First, forgiveness requires imagination. Forgiveness can only happen if like the master, we can imagine a state of affairs that is unlike the automatic application of law, the rigid enforcement of the law of cause and effect which often governs our life together in society. The master can imagine a better alternative than the status quo in which a servant, his wife and children are to be sold in order to repay their debt. He imagines an alternative better even than that suggested by the servant, the repayment of the complete sum. By the way, some commentators suggest that the amount that is owed, i.e. ten thousand talents, is equivalent to the wages of a servant for 200,000 days. Enough to say, an impossibly large amount. The future our master imagines is one where mercy supersedes all other considerations, it is a world where the servant and his family walk as free persons. This is the world that Jesus himself envisioned, the kingdom of God on earth that is articulated in our Gospels.
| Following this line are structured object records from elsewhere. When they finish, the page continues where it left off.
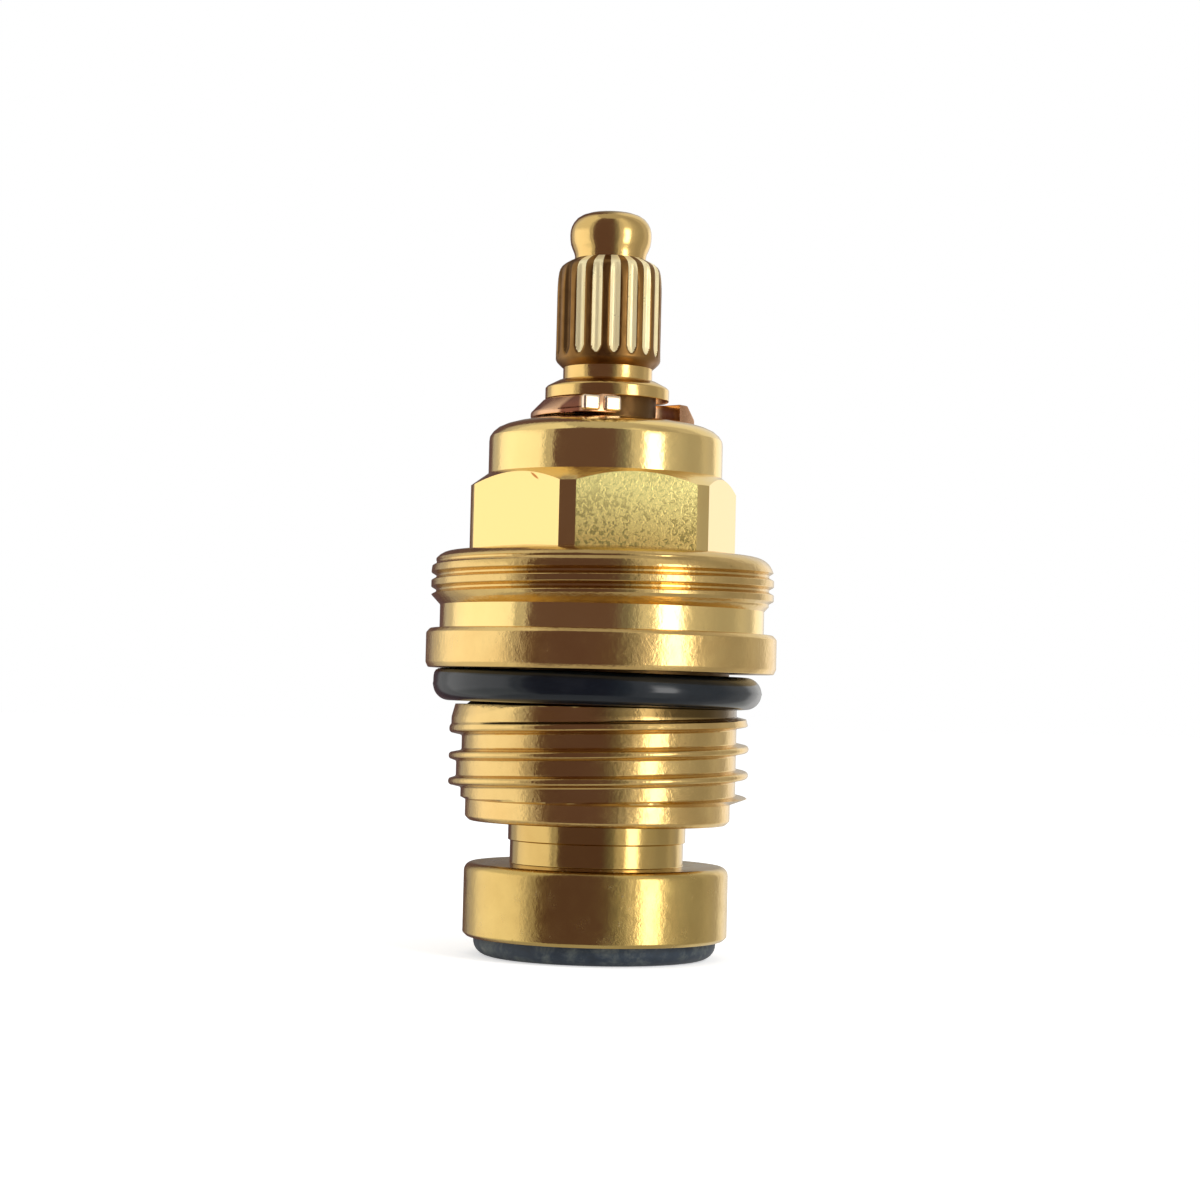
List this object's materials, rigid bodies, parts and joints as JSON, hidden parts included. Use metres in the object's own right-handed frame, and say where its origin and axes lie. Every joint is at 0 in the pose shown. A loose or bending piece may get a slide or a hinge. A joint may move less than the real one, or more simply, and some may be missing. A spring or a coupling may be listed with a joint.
{
  "type": "faucet cartridge",
  "caption": "Brass compression faucet cartridge: splined spindle in a hexagon bonnet over a threaded flange with rubber ring, pipe-thread seat and a sliding piston with a rubber washer.",
  "frame": {"origin": "centre of the seat washer's sealing face, on the cartridge's axis", "axes": "+Z along the axis from the seat washer towards the spindle's knob, -Y out of one hexagon flat"},
  "size_m": [0.0246, 0.0246, 0.052],
  "materials": {
    "body_brass": "turned and polished",
    "spindle_brass": "turned and polished",
    "piston_brass": "turned",
    "screw_brass": "turned",
    "clip_bronze": "stamped bronze strip",
    "ring_rubber": "moulded, slightly glossy",
    "washer_rubber": "moulded, matte",
    "ptfe": "smooth"
  },
  "bodies": {
    "valve_body": {"valve_body": "body_brass", "flange_o_ring": "ring_rubber", "thrust_washer": "ptfe"},
    "spindle": {"spindle": "spindle_brass", "spindle_o_ring_lower": "ring_rubber", "spindle_o_ring_upper": "ring_rubber", "retaining_clip": "clip_bronze"},
    "piston": {"piston": "piston_brass", "piston_o_ring": "ring_rubber", "seat_washer": "washer_rubber", "washer_screw": "screw_brass"}
  },
  "joints": [
    {"name": "spindle_turn", "type": "hinge", "parent": "valve_body", "child": "spindle", "pos_m": [0, 0, 0.034], "axis": [0, 0, 1], "range_deg": [-324, 450]},
    {"name": "piston_slide", "type": "slide", "parent": "valve_body", "child": "piston", "axis": [0, 0, 1], "range_m": [-0.0018, 0.0025]}
  ],
  "couplings": [
    {"joint": "spindle_turn", "follows": "piston_slide", "rad_per_m": 3141.6}
  ]
}
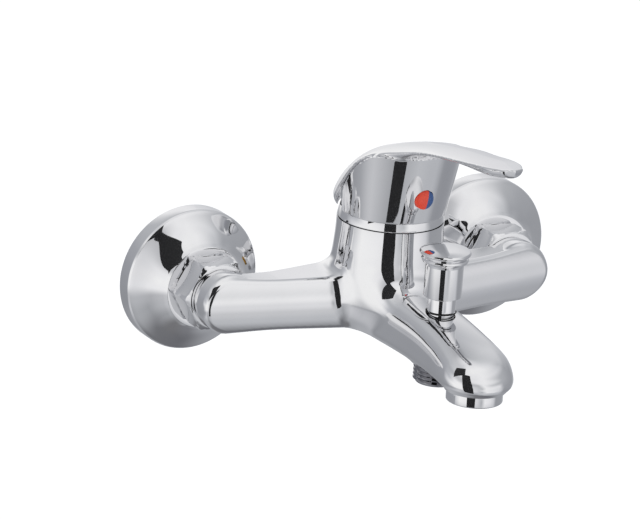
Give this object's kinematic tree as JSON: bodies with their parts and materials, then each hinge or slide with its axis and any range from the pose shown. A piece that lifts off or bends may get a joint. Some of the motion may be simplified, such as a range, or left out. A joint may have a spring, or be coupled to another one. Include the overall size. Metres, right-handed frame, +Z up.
{
  "type": "wall mounted bath faucet",
  "caption": "Single-lever wall bath mixer in chromed brass with eccentric wall unions, an aerated spout and a pull-up diverter to a hand-shower outlet.",
  "frame": {"origin": "on the wall plane, midway between the two inlet axes and at their height", "axes": "+Y into the wall, +X to the right for a user who faces the wall, +Z up"},
  "size_m": [0.2156, 0.1694, 0.123],
  "materials": {
    "chrome": "mirror-polished chrome plate",
    "brass": "machined brass",
    "steel": "bright stainless steel",
    "rubber": "black moulded rubber",
    "ceramic": "lapped white alumina ceramic",
    "white_plastic": "moulded white plastic",
    "grey_plastic": "moulded grey plastic",
    "index_plastic": "printed glossy plastic, half red and half blue"
  },
  "bodies": {
    "faucet": {"faucet_body": "chrome", "left_escutcheon": "chrome", "right_escutcheon": "chrome", "left_union_nut": "chrome", "right_union_nut": "chrome", "left_inlet_sleeve": "brass", "right_inlet_sleeve": "brass", "left_inlet_washer": "rubber", "right_inlet_washer": "rubber", "left_eccentric_union": "brass", "right_eccentric_union": "brass", "cartridge_base": "grey_plastic", "hot_inlet_seal": "rubber", "cold_inlet_seal": "rubber", "outlet_seal": "rubber", "cartridge_housing": "white_plastic", "fixed_ceramic_disc": "ceramic", "cartridge_retaining_nut": "brass", "cover_ring": "chrome", "diverter_bonnet": "chrome", "bonnet_o_ring": "rubber", "shower_outlet_nipple": "chrome", "aerator_housing": "chrome", "aerator_insert": "grey_plastic", "aerator_washer": "rubber"},
    "temperature_rotor": {"cartridge_rotor": "grey_plastic", "spindle_pivot_pin": "steel"},
    "lever": {"handle": "chrome", "cartridge_spindle": "brass", "handle_set_screw": "steel", "temperature_index": "index_plastic"},
    "disc_slider": {"disc_carrier": "white_plastic", "moving_ceramic_disc": "ceramic"},
    "diverter": {"diverter_knob": "chrome", "diverter_rod": "brass", "diverter_valve_disc": "rubber", "diverter_spring": "steel"}
  },
  "joints": [
    {"name": "temperature_turn", "type": "hinge", "parent": "faucet", "child": "temperature_rotor", "pos_m": [0, -0.0513, 0.033], "axis": [0, 0, 1], "range_deg": [-50, 50]},
    {"name": "handle_lift", "type": "hinge", "parent": "temperature_rotor", "child": "lever", "pos_m": [0, -0.0513, 0.033], "axis": [-1, 0, 0], "range_deg": [0, 22]},
    {"name": "disc_slide", "type": "slide", "parent": "temperature_rotor", "child": "disc_slider", "axis": [0, -1, 0], "range_m": [0, 0.0034]},
    {"name": "diverter_pull", "type": "slide", "parent": "faucet", "child": "diverter", "axis": [0, 0, 1], "range_m": [0, 0.0065], "stiffness_N_per_m": 300, "springref_m": -0.006, "deforming": ["diverter_spring"]}
  ],
  "couplings": [
    {"joint": "disc_slide", "follows": "handle_lift", "m_per_rad": 0.0082}
  ]
}
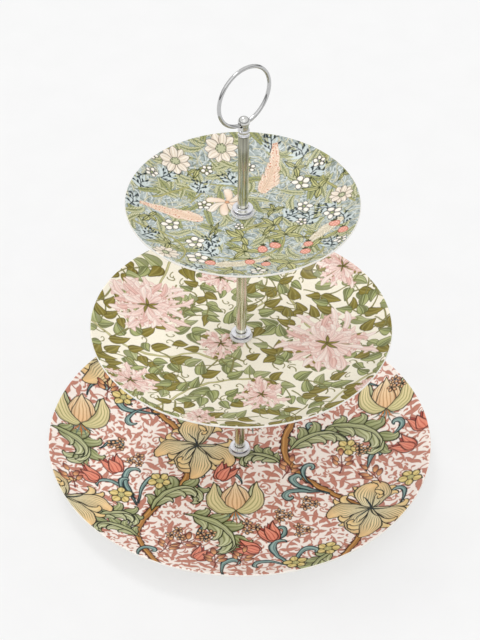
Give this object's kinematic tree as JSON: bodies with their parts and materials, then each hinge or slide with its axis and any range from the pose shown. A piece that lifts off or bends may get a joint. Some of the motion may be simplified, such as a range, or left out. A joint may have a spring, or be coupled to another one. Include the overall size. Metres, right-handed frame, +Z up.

Second, forgiveness requires memory. This servant who was forgiven so much is unable to recall the mercy he has received. All the other characters in the parable remember — his fellow servants who complain of him to the master, the master who cancelled the debt. If we cannot remember our wrongs and failures as they have been forgiven and healed by one another in God, we are doomed to become self-righteous. The memory of forgiveness is humbling and graced. It teaches us that not everything is earned by our merit, but that some of the most significant experiences in life are those that are experienced as pure gift. The kind of stuff that is just given, poured deep into our hearts. And there they remain as memories that stir us to be forgiving ourselves and to live out those words that Jesus placed as a prayer on our lips: forgive us our trespasses, as we forgive those who trespass against us. Yet, not all memories are to be kept. Some memories consume us: resentment, anger, hurt. As our first reading from Ecclesiasticus reminds us, forgive your neighbour the hurt he does you, and when you pray, your sins will be forgiven. Forgiveness can happen only when we learn to sift through memories, learning which to keep, which to let go.
Third, forgiveness has its limits. Its limit is not in terms of the number of times one must forgive — although the number Jesus gives is not an infinite number it does signify fulness and perfection. Furthermore, if this parable is to demonstrate the limitlessness of forgiveness, it is a poor choice. After all, at the end of the parable the master hands the unforgiving servant to the torturers. Hence, I think this parable teaches us about the limits of forgiveness. It tells us that the limits of forgiveness are not decided based on the frequency of the offence, or the immensity of the debt. Rather, forgiveness is limited to those who are forgiving themselves.
What fuels your imagination? What haunts your memory? What are the limits of your forgiving?